Heeft zij nu in de nacht buiten gelopen in de regen? Het zou zomaar kunnen. In onze stad raken veel mensen dak en thuisloos.

Ik kreeg spijt. Ik dacht: een paar nachten, twee weken desnoods had ik haar, met goede afspraken, toch wel kunnen laten logeren... Mijn keuken wordt gerenoveerd. Dat is nog steeds niet klaar. Volgende week krijg ik een logé. En ook pastor Lokkerbol en onze priester-stagiair Richard Lobo maken gebruik van die zolderkamers. Haar eventueel huisvesten komt dus "niet goed uit". Maar komt het ooit wél goed uit dan? Gistermiddag na de mis ben ik naar het politiebureau aan de Ferdinand Bolstraat gegaan en heb daar gemeld: als u op straat op een kleine dame stuit met een teckel... waarschuw mij dan... Ik heb haar laten lopen. Dus nu moet ik naar haar op zoek, naar dat verloren schaap...

God houdt heel veel van haar, dat weet ik zeker. God ziet haar graag komen. Hij ziet haar graag terúgkomen. Het is voor de-dame-met-de-teckel te hopen dat zij mensen tegenkomt die minder moeite hebben dan ik om zich door dát inzicht ook te laten leíden. God wáár maken: daartoe wil het evangelie van deze zondag, over die vader en zijn twee zonen, ons duidelijk aanmoedigen.

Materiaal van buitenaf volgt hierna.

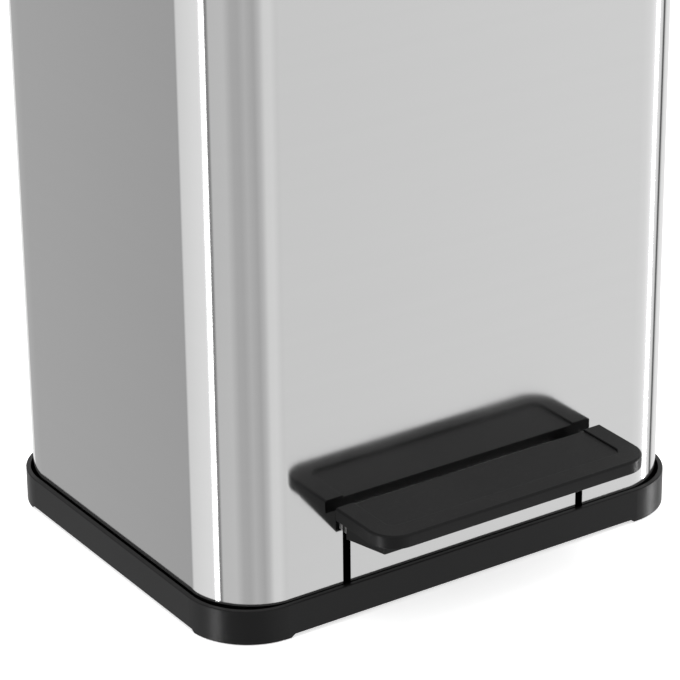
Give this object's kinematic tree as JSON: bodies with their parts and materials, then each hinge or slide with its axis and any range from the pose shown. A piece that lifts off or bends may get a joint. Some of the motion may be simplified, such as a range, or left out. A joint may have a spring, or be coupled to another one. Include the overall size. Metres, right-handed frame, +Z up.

Afgelopen week vergaderde het parochiebestuur. Er kwamen cijfers op tafel en grafieken, curves. Ik moet zeggen, dierbare gasten en parochianen: daar word je niet vrolijk van. De bezoekersaantallen en de inkomsten van de parochie lopen terug. Als dat zo doorgaat, dan zie ik de toekomst van dit kerkgebouw somber in. Wat dus te doen, als kerk? In het licht van deze evangelietekst denk ik: wij zouden als kerk en ik zou ook als pastor veel gastvrijer, hartelijker en royaler moeten zijn. Moge God geven dat we het kunnen, u en ik. Amen.